On February 23, 1994, February was declared ‘National Bird Feeding Month’ by Congress.
If you want to narrow things down to one day, February 3 is ‘Feed the Birds Day.’
February is one of the hardest months of the year for many animals in North America, especially those who depend on seeds and plants for food.
That would make it the perfect time to start a new hobby – bird watching! According to the U. S. Fish and Wildlife Service, over 45 million people in the country participate in bird watching at home and at work. It doesn’t require special skills or equipment. In fact, feeding birds can be very easy and fun, especially when you make your own feeders, and place them where you can watch the birds come and go during the day. Keeping a camera or cell phone handy would allow you to start a photo album of local birds, which could easily become a fun and educational program for all ages.
Here’s a chart of birds and their favorite seeds to help potential bird feeders get started feeding their winter neighbors:
Bird Seed Feeding Reference Chart
Looking to attract specific birds to your backyard? Like you and me, each bird has a different seed preference. Coax them to your bird feeder with the right seed!
|Baltimore Oriole||Nectar, oranges, apples, berries, peanut butter|
|Black Capped Chickadee||Safflower, Sunflower seed, Suet|
|Blue Jay||Sunflower seed|
|Cardinal||Sunflower seeds, Safflower|
|Common Grackle||Cracked Corn, Millet|
|Dark-Eyed Junco||Millet, Thistle|
|Evening Grosbeak||Sunflower seeds|
|Goldfinch||Sunflower seeds, Thistle|
|House Finch||Millet, Sunflower seeds|
|House Sparrow||Millet, Thistle|
|Mourning Dove||Millet, Cracked corn|
|Northern Mockingbird||Fruit, Sunflower seed|
|Purple Finch||Sunflower seed, Thistle|
|Red-Winged Blackbird||Cracked Corn, Millet|
|Sparrow – House, Song, Tree, White-Throated||Millet|
|Tufted Titmouse||Sunflower seeds|
|Woodpecker – Downy, Hairy||Sunflower seeds, Suet|
There are lots of ways to make bird feeders in the library as program crafts. Some are simple and quick.
Others can be as complicated as one would like.

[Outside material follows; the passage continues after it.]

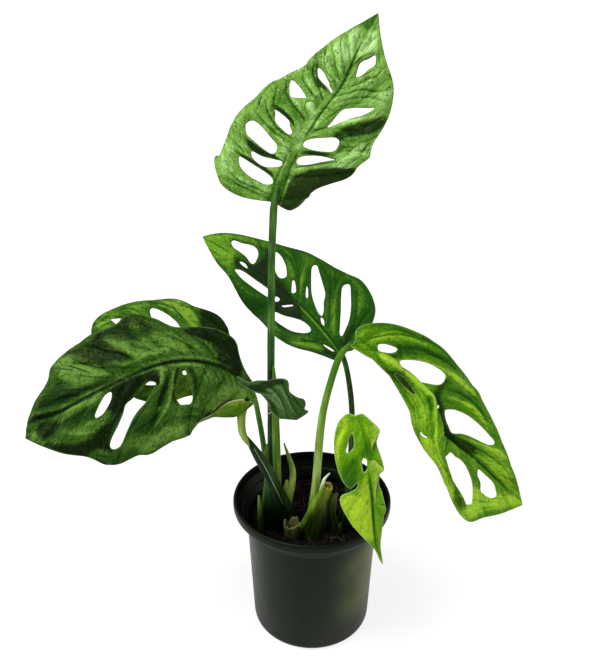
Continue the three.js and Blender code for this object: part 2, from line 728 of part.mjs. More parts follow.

With storytime groups, I have smeared peanut butter on pinecones with a string tied around the end, and the children rolled them in birdseed spread out in a baking dish. We dropped the coated pinecones in ziplock bags for the trip home, where families could hang them outside a window and watch for the birds to discover the treats. An even simpler feeder could be made by smearing peanut butter around a toilet paper roll, rolling it in a tray of birdseed, running a piece of string through the center of the cardboard cylinder, and hanging it somewhere convenient for birds to discover and for people to watch through the window.
I also found some videos demonstrating other methods of creating bird feeders with children. Here are some of them:
This blogpost at Happy Hooligans is full of great ideas for making bird feeders with children. It even has one built of LEGO’s! And here is another that ranges from the extremely simple (half an orange peelfilled with seed) to one that requires a bit of effort.
Here are some recipes for suet. It’s a bit more complicated, but provides fat that birds desperately need during the coldest periods of the winter.
Another recipe for suet, using lard:
This is a tutorial for making a feeder out of plastic bottles:
You can expand the program using the resources available on the Cornell Lab website. There are lessons and activities grouped by grade here. There are online games about birds. A multitude of interesting and educational videos can be found here. Here’s a place where you can learn to identify bird songs. There are also online courses about birds and bird identification, nature journaling, and PD courses on teaching children citizen science. Using the Celebrating Urban Birds kit, people can learn to identify birds by sight and by silhouette. There are also bird identification apps that can be downloaded to help program participants identify the birds that visit their bird feeders. Using the apps, they can become citizen scientists, themselves, and help scientists study the birds that visit their DIY bird feeders.
Making bird feeders and bird food is a way to stay connected to nature when it’s too cold to play outside, and to learn about and help animals who often suffer during these coldest of months. And it’s a lot of fun to be able to look out the window and know the names of the birds feasting at a bird feeder that you built yourself!